The inner world, that secret and tumultuous universe that has always belonged to the human being, was excluded from art for a long time because the academic rules concentrated mainly on perfection, on aesthetic and formal balance, on the exact and detailed reproduction of everything the eye could grasp in reality; this type of artistic scheme excluded the subjectivity of the author of an artwork who could only insert his personal touch and executive mastery, thus distinguishing himself from his colleagues, but without putting his feelings and emotions onto the canvas. The beginning of the 20th century, however, revolutionised the entire creative world, the way of understanding painting, giving greater relevance to all that interiority previously excluded, above all through a use of colour that completely diverged from the technique and executive rules that had been prioritised until a short time before; it was initially the Fauves, a group that never managed to become a real movement, who subverted all chromatic rules by associating strong tones with the sensations perceived by the executor. Thus, the paintings of Henri Matisse, in his early pictorial phase, of André Derain and Maurice de Vlaminck, appeared violent and aggressive in the eyes of the frequenters of the cultural salons of the time, precisely because of their intensity and unreality that only served to bind them to the inner world. That choice of expressive freedom was not only a driving force for the just subsequent Expressionism, which spread across the entire European continent declining in formal terms according to the cultural heritage of the artists’ individual countries of origin, but also became the basis for the subsequent American reinterpretation of an informal style, previously detached from emotionality, that was to be inextricably linked to the intimate subjectivity of the artwork’s author. Jackson Pollock and his irascible colleagues showed all the emotional impetus they were capable of and with which their canvases were imbued, in their desire to assert themselves and have their current, Abstract Expressionism, considered even in the conservative American salons, whether they adopted Dripping, dear to Pollock himself, or whether they turned to a more contemplative manifestation as in Mark Rothko‘s and Clyfford Still‘s Colour Field, or to the sign and gesture painting of Franz Kline and Willem De Kooning or again to Barnett Newman‘s monochrome.

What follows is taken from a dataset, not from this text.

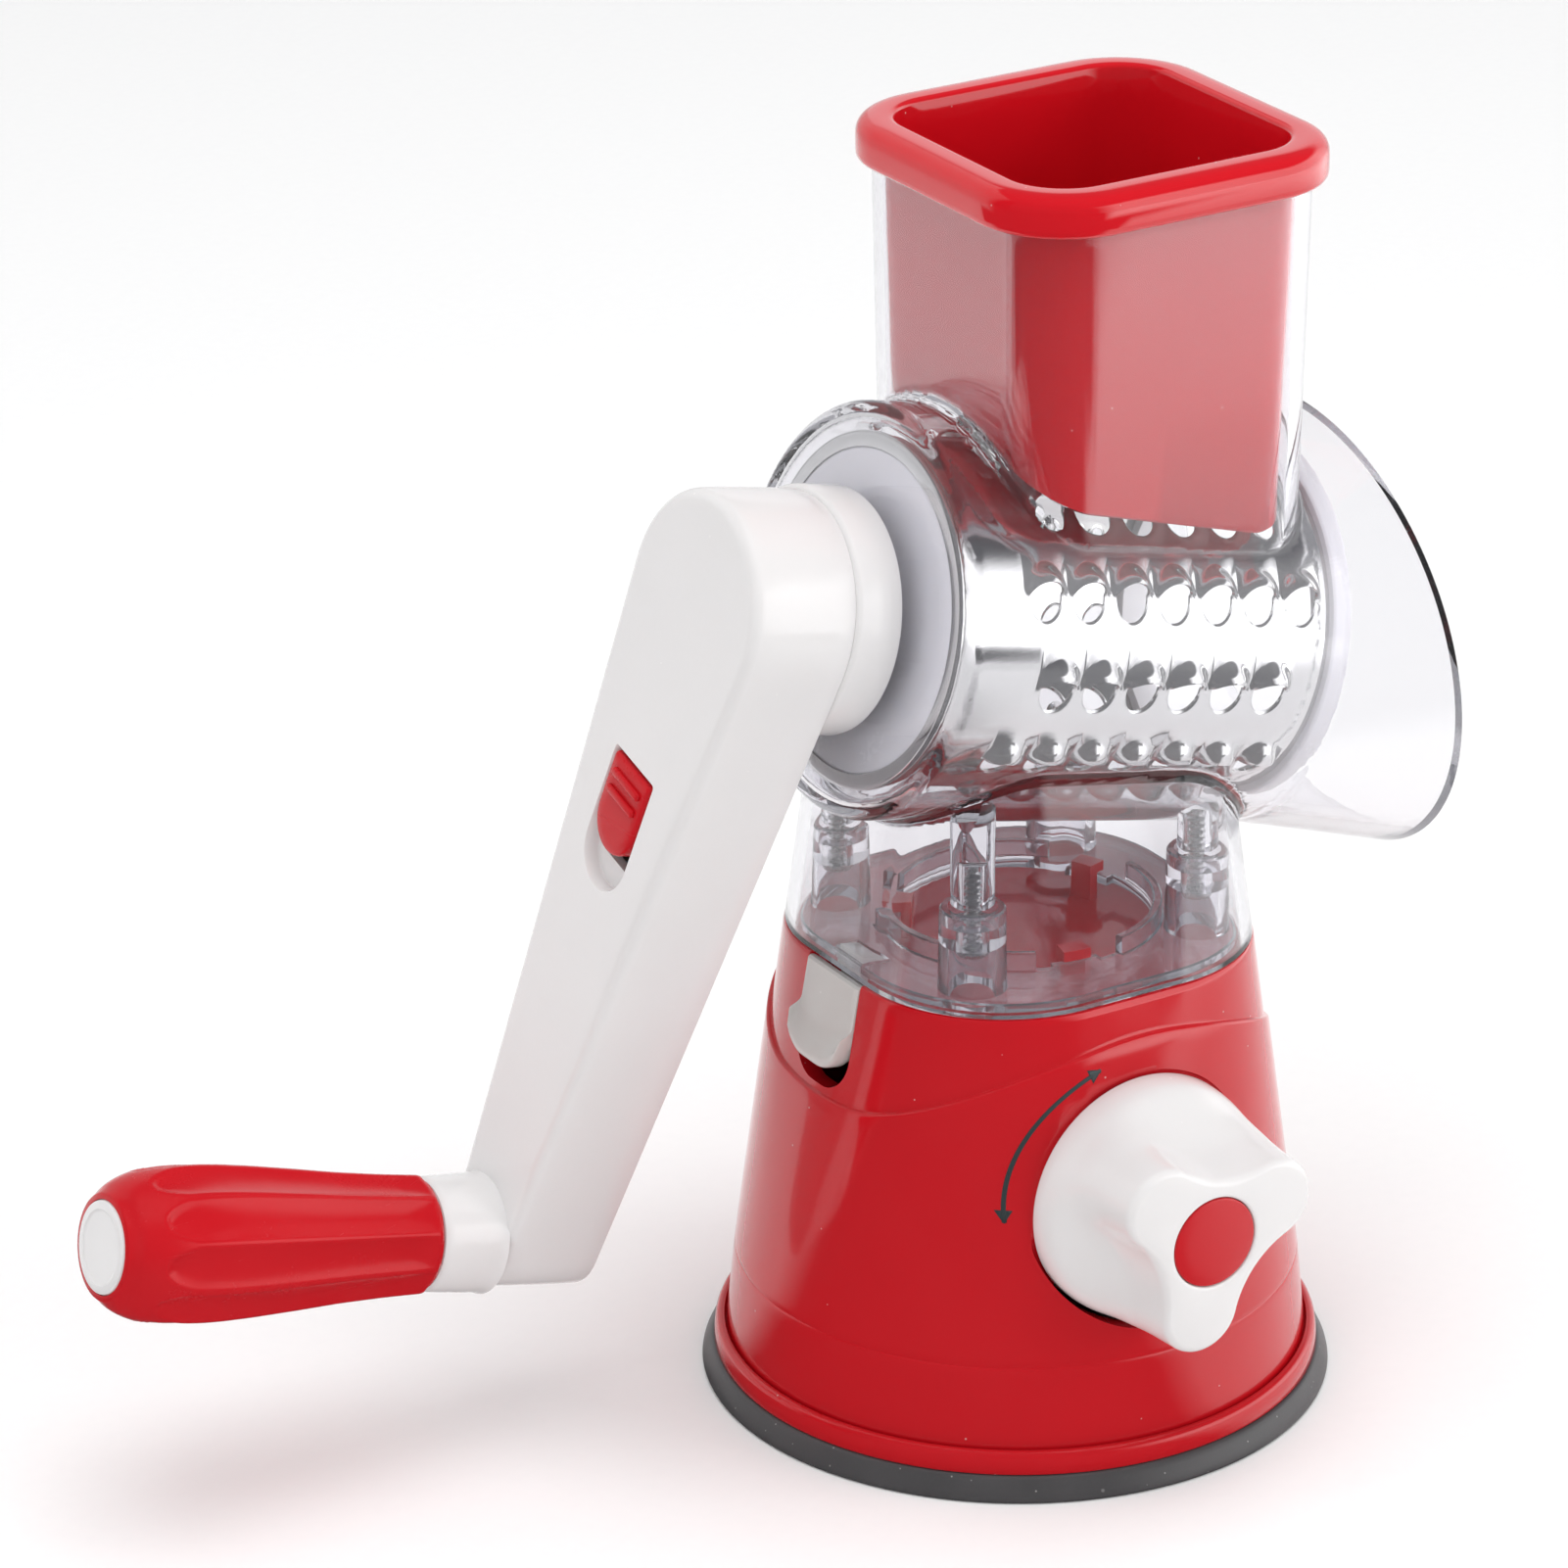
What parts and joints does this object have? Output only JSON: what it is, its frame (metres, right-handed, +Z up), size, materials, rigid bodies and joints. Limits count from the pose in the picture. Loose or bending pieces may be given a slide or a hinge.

Korean artist Susanna Yang retraces the primary purpose of Abstract Expressionism and uses it as an almost unconscious creative language, because her instinctive need is to release all that she feels revolving within herself and that cannot be contained, nor explained, by reason; completely self-taught, she chooses to let herself be guided by the energy of colour, approaching Clyfford Still‘s spot Color Field, to give voice to her deepest impulses, transforming the pictorial gesture into a manifestation of the passions, understood in the broadest sense of the term, that could no longer be restrained. Hence painting takes on a curative role for her, a catharsis that acts as a communicative valve for all those inner storms that surface and must come out to free the soul from everything that might otherwise oppress it; the predominant shade is therefore red, the colour associated with energy, passion, determination, the courage to face one’s insecurities, one’s fears, and transform them into a point of strength. It was exactly the impulse of the soul, the need to expel everything that in some way blocked her serenity and balance that drove Susanna Yang to paint, in spite of her lack of specific training and only with the need to stand in front of the canvas and colours to let herself go in that almost unconscious process that characterises Informal Art and thanks to which the artist can achieve a balance that would otherwise force her to be unbalanced due to withheld emotions. Other predominant tones are yellow, which corresponds to vitality, hope and cheerfulness, and light blue, which is linked instead to spirituality, universality and transcendence, both indicative of the Yang‘s necessary journey to achieve a self-awareness and inner liberation that is functional to her evolution as an individual.
The painting Desire seems to be a poetic vision of a poignant feeling, of the lack of what one needs to feel happy and fulfilled, and at the same time also a poetic dedication to an emotion capable of enveloping the soul and overwhelming the senses, by virtue of that phase of expectation that follows or precedes the meeting with the person who arouses that sensation. Red is mixed with blue as if in some way the expectation would soften and spiritualise the pause that precedes the moment of the arrival of what the protagonist of the emotion is anxiously awaiting, at the same time red fills the sensation of desire with energy and determination, as if it were from the ambivalence between the two parts, the more spiritual and the more concrete, that the feeling is amplified. In My great life, on the other hand, Susanna Yang does not limit herself to playing with spirituality and dreams, defined by blue, and with the propulsive and almost overwhelming force of red, but also introduces the violet linked to the soul, to its silent impulses, to listening to those subtle vibrations that often know exactly where to lead if one understands the relevance of their whispered message. This canvas is particularly autobiographical because it is thanks to her courage and resolution in pursuing her desire to be an artist that Susanna Yang strongly wanted to start painting, in spite of the limitations, the prejudices around her that wanted to somehow stifle her creative drive due to her lack of academic training, and letting herself be guided by the strength to break through that barrier of inner silence that previously shrouded her true essence. It is only through the union of the many facets of one’s nature, the understanding and acceptance of the different parts of oneself, the more impulsive, the reflective and the dreamy, that it is possible to achieve a balance capable of holding the individual up and sustaining him in adversity. The canvas The promise (Passion for you) thus seems to be a synthesis of this path open to the unexpected, to the happiness of embracing a promise that may have been received from a man or someone outside the self, or it is an inner dialogue with that insecure and frightened side that never expected to be able to achieve and realise its dreams.
In both options, an enthralling and destabilising love or a self-realisation necessary to reinforce and cure one’s ego, the emotion generated is that of joyfulness, of smiling happiness that is perceived by virtue of the presence of yellow, a colour that is sunny and warm exactly like the sensations that derive from the consciousness of having what one has fought for. Thus, Abstract Expressionism takes on intimist tones in Susanna Yang, a balance between instinct and reflection, between primordial impulse and the softness of a sensitive soul and for this very reason in need of concretising her deepest emotions on canvas. Since 2007, Susanna Yang has opened her own gallery in Korea where she generates a synergy between art and fashion, attracting an interested public of collectors who are passionate about her mastery in the use of colour. In recent years, she has started to follow an international exhibition path, showing her artworks in galleries and institutional spaces in Italy, Paris and New York.